Include in the output exactly the lines from the opening of the data through the line containing "facing = 144.6; // [-180:0.1:180]", and nothing more.

----- Data section -----

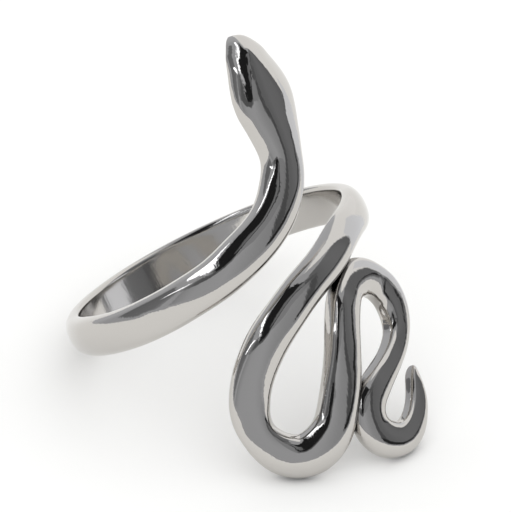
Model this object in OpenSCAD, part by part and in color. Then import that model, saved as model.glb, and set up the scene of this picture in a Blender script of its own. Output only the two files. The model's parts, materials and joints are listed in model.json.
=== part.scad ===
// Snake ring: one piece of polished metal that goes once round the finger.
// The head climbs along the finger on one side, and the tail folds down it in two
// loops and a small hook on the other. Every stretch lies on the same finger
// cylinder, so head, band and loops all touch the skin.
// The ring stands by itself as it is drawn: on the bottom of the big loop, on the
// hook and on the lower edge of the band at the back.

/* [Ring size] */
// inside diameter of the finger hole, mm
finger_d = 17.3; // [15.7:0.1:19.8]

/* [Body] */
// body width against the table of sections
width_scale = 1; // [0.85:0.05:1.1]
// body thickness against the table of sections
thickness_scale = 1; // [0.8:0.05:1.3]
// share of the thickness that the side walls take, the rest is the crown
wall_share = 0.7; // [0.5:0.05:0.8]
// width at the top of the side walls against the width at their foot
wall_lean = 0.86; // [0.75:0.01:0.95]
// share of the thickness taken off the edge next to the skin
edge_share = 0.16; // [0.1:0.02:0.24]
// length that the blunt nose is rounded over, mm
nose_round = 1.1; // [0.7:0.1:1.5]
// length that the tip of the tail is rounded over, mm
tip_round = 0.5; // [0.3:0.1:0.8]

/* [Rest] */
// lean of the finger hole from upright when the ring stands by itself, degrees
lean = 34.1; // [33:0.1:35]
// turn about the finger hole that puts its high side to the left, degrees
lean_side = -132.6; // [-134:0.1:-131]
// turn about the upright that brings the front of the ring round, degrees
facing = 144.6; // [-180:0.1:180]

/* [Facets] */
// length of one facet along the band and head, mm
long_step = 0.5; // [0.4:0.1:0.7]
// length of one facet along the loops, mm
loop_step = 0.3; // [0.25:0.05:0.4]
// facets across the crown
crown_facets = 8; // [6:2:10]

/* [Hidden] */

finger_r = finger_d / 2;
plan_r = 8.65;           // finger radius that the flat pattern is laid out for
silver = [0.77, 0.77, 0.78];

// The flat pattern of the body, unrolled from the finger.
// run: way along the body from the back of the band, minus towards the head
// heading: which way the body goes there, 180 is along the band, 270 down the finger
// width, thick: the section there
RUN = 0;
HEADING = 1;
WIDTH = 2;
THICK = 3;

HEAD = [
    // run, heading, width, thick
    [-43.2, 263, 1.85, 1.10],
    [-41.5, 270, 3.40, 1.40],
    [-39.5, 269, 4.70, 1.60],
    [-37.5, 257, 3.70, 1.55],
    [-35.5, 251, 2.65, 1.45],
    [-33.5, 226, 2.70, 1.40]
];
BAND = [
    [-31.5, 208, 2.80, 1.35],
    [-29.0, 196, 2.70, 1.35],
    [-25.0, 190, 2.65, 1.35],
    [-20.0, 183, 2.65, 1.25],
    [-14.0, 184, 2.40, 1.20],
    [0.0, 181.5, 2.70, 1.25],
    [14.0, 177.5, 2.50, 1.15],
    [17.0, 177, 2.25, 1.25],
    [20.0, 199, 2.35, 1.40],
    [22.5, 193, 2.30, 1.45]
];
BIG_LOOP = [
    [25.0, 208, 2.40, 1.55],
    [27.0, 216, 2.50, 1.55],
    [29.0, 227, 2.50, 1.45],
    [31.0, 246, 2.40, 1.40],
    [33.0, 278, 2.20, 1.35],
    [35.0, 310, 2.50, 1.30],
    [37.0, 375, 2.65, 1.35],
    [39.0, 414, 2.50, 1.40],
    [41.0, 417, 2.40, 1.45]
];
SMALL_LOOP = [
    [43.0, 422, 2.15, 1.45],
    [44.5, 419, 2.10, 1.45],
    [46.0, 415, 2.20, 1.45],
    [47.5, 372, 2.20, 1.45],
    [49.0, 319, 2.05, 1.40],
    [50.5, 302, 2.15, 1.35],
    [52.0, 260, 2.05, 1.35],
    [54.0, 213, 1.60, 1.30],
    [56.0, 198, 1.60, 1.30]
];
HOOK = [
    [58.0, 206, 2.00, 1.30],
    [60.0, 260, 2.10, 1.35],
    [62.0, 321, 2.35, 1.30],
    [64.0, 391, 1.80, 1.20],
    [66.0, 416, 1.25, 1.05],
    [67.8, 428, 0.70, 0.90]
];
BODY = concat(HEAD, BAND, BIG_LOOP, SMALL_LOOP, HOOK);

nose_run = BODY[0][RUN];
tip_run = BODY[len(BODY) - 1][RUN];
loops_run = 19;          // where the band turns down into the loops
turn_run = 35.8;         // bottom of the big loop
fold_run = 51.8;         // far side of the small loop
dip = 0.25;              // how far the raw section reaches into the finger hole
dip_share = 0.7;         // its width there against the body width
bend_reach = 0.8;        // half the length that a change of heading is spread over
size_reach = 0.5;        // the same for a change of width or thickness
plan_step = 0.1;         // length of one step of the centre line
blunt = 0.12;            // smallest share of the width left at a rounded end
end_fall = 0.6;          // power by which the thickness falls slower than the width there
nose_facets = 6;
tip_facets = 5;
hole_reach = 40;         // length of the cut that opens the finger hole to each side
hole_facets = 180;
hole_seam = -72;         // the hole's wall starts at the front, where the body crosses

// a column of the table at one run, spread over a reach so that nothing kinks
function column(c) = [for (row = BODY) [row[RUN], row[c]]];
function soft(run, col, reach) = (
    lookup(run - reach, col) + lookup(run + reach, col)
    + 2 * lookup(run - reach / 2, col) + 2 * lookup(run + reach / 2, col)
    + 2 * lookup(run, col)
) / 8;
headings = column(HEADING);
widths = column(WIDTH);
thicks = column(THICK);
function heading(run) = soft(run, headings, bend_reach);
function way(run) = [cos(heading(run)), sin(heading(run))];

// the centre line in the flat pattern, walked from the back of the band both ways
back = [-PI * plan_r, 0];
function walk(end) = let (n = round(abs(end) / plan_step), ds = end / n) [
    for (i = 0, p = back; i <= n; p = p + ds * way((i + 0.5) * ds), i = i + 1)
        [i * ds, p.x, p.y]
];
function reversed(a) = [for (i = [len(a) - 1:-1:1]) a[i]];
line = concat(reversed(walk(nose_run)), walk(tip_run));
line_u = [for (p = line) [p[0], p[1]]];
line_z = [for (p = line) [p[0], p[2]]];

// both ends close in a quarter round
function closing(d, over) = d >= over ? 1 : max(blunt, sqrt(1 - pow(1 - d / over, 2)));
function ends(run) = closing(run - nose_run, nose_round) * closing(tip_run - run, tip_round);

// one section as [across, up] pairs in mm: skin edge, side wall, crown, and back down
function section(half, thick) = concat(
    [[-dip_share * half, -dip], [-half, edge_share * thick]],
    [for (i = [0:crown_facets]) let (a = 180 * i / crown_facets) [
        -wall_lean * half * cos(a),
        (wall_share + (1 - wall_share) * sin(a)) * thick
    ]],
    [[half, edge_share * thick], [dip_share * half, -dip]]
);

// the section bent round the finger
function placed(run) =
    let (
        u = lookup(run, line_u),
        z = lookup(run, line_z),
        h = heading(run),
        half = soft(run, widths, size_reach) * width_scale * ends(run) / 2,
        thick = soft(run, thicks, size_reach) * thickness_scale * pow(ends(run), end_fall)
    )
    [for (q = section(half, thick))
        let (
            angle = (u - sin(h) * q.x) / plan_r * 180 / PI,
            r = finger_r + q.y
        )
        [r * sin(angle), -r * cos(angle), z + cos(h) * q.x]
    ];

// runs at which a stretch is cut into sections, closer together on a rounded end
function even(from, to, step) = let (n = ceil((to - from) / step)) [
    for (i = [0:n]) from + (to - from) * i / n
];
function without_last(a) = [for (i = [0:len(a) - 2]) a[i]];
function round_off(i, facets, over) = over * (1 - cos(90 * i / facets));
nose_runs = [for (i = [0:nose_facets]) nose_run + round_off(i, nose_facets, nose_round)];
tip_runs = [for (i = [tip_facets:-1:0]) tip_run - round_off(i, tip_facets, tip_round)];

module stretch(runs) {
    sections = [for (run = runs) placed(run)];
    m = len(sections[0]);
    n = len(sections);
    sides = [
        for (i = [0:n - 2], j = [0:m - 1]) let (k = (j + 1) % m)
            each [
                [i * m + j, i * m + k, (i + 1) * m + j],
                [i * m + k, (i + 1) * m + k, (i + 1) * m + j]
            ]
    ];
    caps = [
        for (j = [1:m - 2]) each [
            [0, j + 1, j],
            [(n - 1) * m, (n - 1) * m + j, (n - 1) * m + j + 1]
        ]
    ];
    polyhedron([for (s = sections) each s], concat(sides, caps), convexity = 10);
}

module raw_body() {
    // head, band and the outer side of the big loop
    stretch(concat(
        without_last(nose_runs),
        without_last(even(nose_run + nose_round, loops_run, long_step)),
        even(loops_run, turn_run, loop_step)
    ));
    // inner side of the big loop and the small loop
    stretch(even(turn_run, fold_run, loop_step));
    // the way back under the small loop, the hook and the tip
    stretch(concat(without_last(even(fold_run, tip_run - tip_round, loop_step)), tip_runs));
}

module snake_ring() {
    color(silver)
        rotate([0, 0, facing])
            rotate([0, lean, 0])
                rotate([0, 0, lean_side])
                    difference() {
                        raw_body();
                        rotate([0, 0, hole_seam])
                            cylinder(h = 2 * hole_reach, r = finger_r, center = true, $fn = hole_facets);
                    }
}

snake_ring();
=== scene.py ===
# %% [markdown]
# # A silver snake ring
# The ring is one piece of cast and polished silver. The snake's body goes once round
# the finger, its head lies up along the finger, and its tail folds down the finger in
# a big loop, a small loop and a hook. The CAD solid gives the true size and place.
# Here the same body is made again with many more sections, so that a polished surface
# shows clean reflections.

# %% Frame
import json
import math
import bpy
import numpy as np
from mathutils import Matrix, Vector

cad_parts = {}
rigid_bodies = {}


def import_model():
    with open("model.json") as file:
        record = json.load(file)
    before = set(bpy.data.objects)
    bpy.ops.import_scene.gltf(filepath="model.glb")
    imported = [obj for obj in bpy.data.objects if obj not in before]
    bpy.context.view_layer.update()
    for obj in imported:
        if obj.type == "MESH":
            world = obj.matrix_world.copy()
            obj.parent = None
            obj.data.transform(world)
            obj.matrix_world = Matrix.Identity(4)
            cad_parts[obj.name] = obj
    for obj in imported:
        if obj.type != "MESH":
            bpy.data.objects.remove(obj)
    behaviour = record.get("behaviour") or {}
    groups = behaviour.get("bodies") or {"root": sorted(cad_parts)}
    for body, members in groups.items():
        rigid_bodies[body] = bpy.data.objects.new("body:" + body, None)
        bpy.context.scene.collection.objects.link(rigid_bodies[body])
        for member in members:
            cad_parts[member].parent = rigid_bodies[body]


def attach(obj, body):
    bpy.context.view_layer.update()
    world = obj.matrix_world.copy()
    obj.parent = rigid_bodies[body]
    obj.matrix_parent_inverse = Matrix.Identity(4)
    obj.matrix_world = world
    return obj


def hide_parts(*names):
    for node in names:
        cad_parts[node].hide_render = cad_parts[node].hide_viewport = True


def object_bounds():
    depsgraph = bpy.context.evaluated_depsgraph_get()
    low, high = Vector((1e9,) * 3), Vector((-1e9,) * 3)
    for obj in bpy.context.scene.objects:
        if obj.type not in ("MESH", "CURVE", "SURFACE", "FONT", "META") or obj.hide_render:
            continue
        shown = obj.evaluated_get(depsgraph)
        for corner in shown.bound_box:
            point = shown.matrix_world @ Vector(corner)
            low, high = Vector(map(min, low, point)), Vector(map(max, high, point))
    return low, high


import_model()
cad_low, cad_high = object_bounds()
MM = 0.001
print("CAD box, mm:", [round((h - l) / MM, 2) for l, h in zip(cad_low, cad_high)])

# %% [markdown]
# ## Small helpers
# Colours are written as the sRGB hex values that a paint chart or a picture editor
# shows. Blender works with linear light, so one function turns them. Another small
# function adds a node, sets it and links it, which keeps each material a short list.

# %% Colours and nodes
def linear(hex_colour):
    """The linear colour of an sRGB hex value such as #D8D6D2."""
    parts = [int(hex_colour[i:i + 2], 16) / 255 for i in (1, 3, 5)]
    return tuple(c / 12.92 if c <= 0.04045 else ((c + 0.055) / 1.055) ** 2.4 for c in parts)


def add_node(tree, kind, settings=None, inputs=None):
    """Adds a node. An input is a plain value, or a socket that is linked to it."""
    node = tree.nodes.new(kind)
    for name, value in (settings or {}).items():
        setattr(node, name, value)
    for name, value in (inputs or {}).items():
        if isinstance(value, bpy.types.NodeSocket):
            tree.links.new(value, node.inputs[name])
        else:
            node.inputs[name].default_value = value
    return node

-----

[Final result]
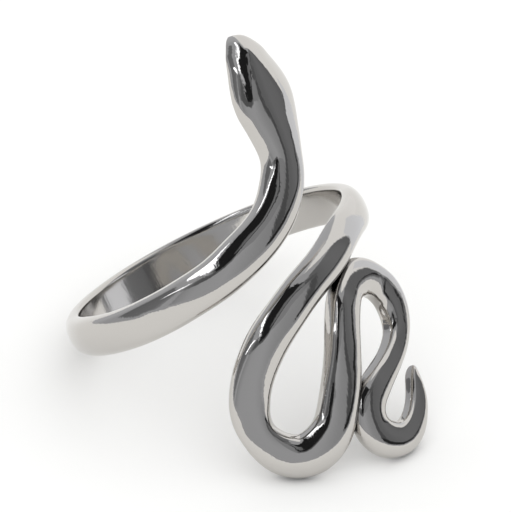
Model this object in OpenSCAD, part by part and in color. Then import that model, saved as model.glb, and set up the scene of this picture in a Blender script of its own. Output only the two files. The model's parts, materials and joints are listed in model.json.
=== part.scad ===
// Snake ring: one piece of polished metal that goes once round the finger.
// The head climbs along the finger on one side, and the tail folds down it in two
// loops and a small hook on the other. Every stretch lies on the same finger
// cylinder, so head, band and loops all touch the skin.
// The ring stands by itself as it is drawn: on the bottom of the big loop, on the
// hook and on the lower edge of the band at the back.

/* [Ring size] */
// inside diameter of the finger hole, mm
finger_d = 17.3; // [15.7:0.1:19.8]

/* [Body] */
// body width against the table of sections
width_scale = 1; // [0.85:0.05:1.1]
// body thickness against the table of sections
thickness_scale = 1; // [0.8:0.05:1.3]
// share of the thickness that the side walls take, the rest is the crown
wall_share = 0.7; // [0.5:0.05:0.8]
// width at the top of the side walls against the width at their foot
wall_lean = 0.86; // [0.75:0.01:0.95]
// share of the thickness taken off the edge next to the skin
edge_share = 0.16; // [0.1:0.02:0.24]
// length that the blunt nose is rounded over, mm
nose_round = 1.1; // [0.7:0.1:1.5]
// length that the tip of the tail is rounded over, mm
tip_round = 0.5; // [0.3:0.1:0.8]

/* [Rest] */
// lean of the finger hole from upright when the ring stands by itself, degrees
lean = 34.1; // [33:0.1:35]
// turn about the finger hole that puts its high side to the left, degrees
lean_side = -132.6; // [-134:0.1:-131]
// turn about the upright that brings the front of the ring round, degrees
facing = 144.6; // [-180:0.1:180]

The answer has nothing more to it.